Researchers from the University of Electronic Science and Technology of China have published a dissertation titled "Variable Fluoride Ion Implantation Compound Termination in β-Ga₂O₃ Schottky Barrier Diode With Stress Test" in IEEE Transactions on Electron Devices.

Background

      β-Ga₂O₃ is considered as a highly promising material for next-generation power electronics due to its wide bandgap (4.5-4.9 eV) and high critical field strength (E_cr) of 8 MV/cm. The power diodes are the critical components in power electronics. However, the electric field (E-field) concentration at the anode edge of the β-Ga₂O₃ diodes leads to premature breakdown. Various terminal techniques have been proposed to enhance BV, contributing to high power and high P-FOM of β-Ga₂O₃ diodes. Nitrogen, Helium and Magnesium ions implantation-based edge terminations were reported to suppress peak electric field (E_max) and improve the BV by forming a more-resistive region. Besides, fluorine ion (F⁻) implantation has been demonstrated as an effective termination technique.
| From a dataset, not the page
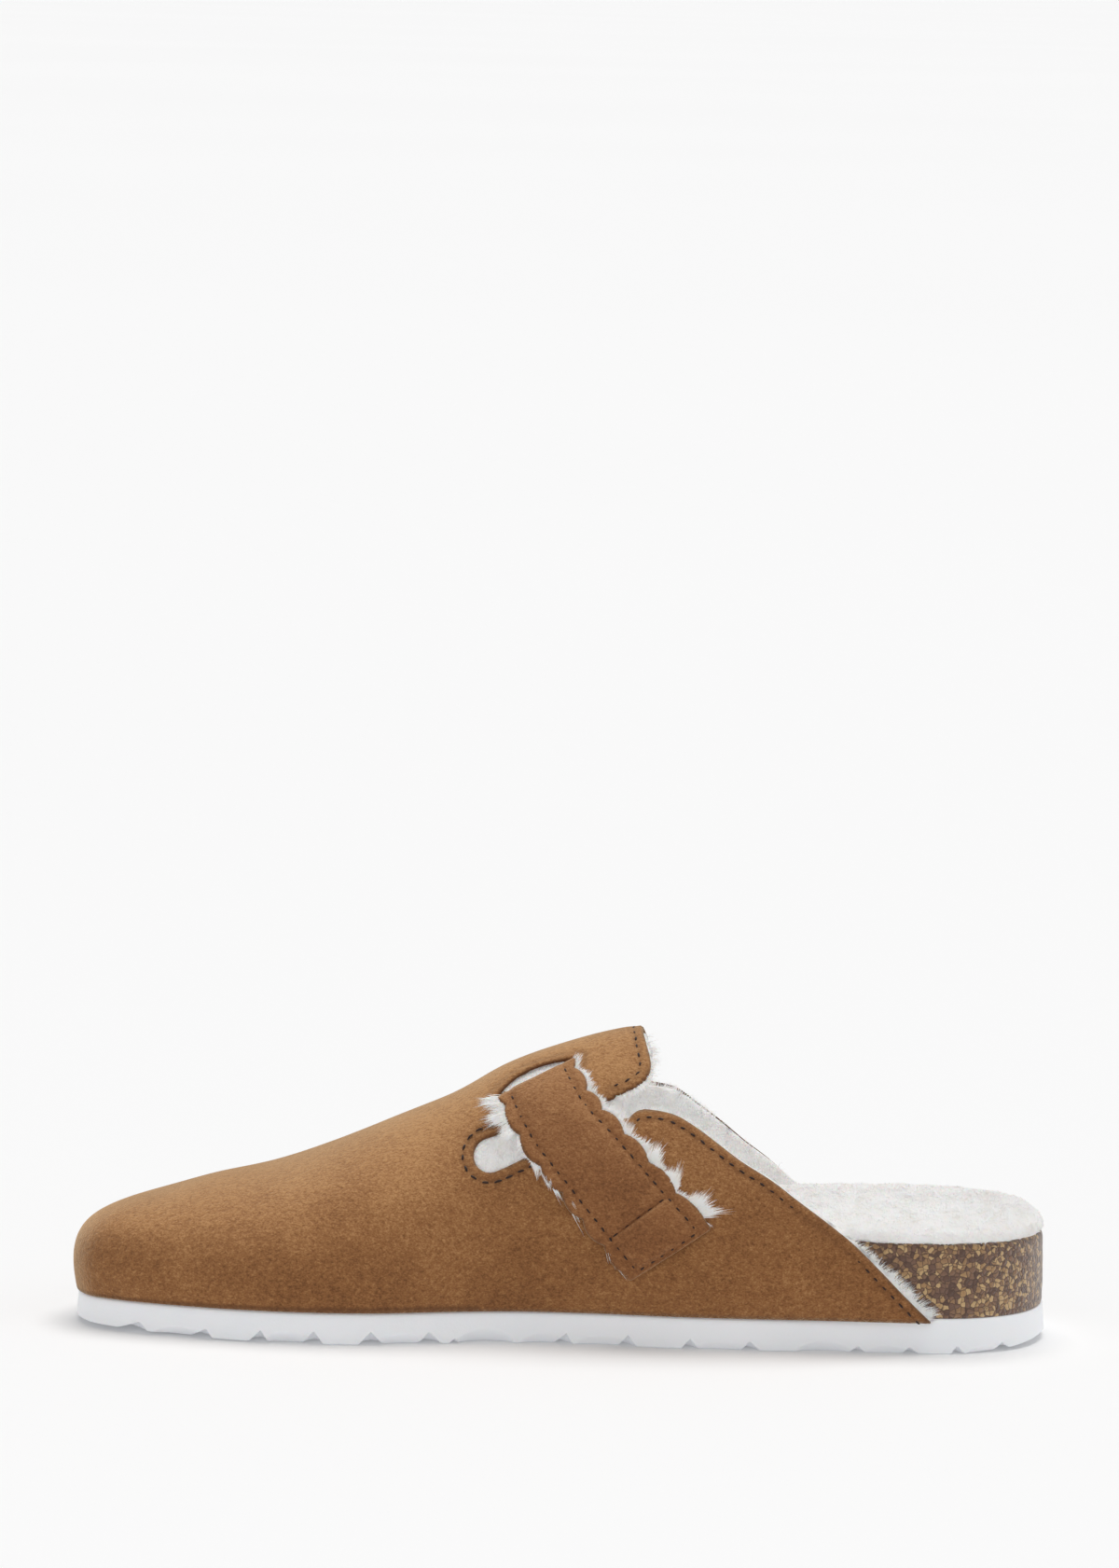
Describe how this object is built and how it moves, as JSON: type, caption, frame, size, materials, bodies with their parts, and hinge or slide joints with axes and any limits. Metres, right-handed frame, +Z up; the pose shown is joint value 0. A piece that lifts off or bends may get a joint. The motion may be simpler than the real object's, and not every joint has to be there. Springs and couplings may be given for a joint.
{
  "type": "clog slipper",
  "caption": "Backless suede clog slipper with a fleece insole, a cork footbed, a grooved light outsole and a scalloped strap through slots in the tongue.",
  "frame": {"origin": "middle of the bounding box, on the floor under the sole", "axes": "+X along the shoe from toe to heel, +Y to the outer side of the foot, +Z up"},
  "size_m": [0.2642, 0.0934, 0.082],
  "materials": {
    "outsole": "white closed-cell foam rubber with a dull moulded skin",
    "footbed": "dark brown pressed cork with golden flecks",
    "insole": "white wool fleece pile",
    "upper": "tan brushed suede, soft nap",
    "strap": "tan brushed suede, soft nap"
  },
  "bodies": {
    "root": {"outsole": "outsole", "footbed": "footbed", "insole": "insole", "upper": "upper", "strap": "strap"}
  },
  "joints": []
}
However, ion implantation into the β-Ga₂O₃ causes lattice damage and induces traps or defects, leading to the degradation of device reliability.

Main Content

      An enhanced breakdown voltage (BV) and high reliability β-Ga₂O₃ Schottky barrier diode (SBD) with variable fluoride ion (F⁻) implantation compound termination (VFT) is proposed and investigated by simulations and experiments. The VFT SBD features variable F⁻ implantation into the Al₂O₃/SiO₂ trench termination with field plate (FP). First, the variation of F⁻ is equivalent to introducing variable distribution of additional charges to modulate the electric field distribution and improve BV. Second, the Al₂O₃/SiO₂ trench reduces the charges in termination to decrease the surface electric field peak (E_max). Third, the FP further alleviates the electric field crowding at the anode edge. Thus, BV is greatly enhanced. Four, F⁻ implantation into the dielectric rather than β-Ga₂O₃ minimizes the lattice damage and thus reduces the induced traps or defects, contributing to high reliability.

Conclusion

      An enhanced breakdown voltage (BV) and high reliability β-Ga₂O₃ VFT SBD is fabricated and investigated. Compared with the SBD without F^- implantation, the VFT SBD achieves high BV increasing from 520 V to 1480 V without any penalty on the forward conduction characteristics. In addition, the VFT SBD exhibits fast and stable reverse recovery characteristics. The reliability of VFT SBD is evaluated by stress test with the forward stress biases of 1, 3, 5 V and reverse stress biases applied from -100 V to -700 V. After the stress test, the fluctuations of current density, specific on-resistance and turn-on voltage are less than 3%. The fabricated VFT SBD achieves good blocking performance and reliability, showing potential in high-power and high-reliability applications.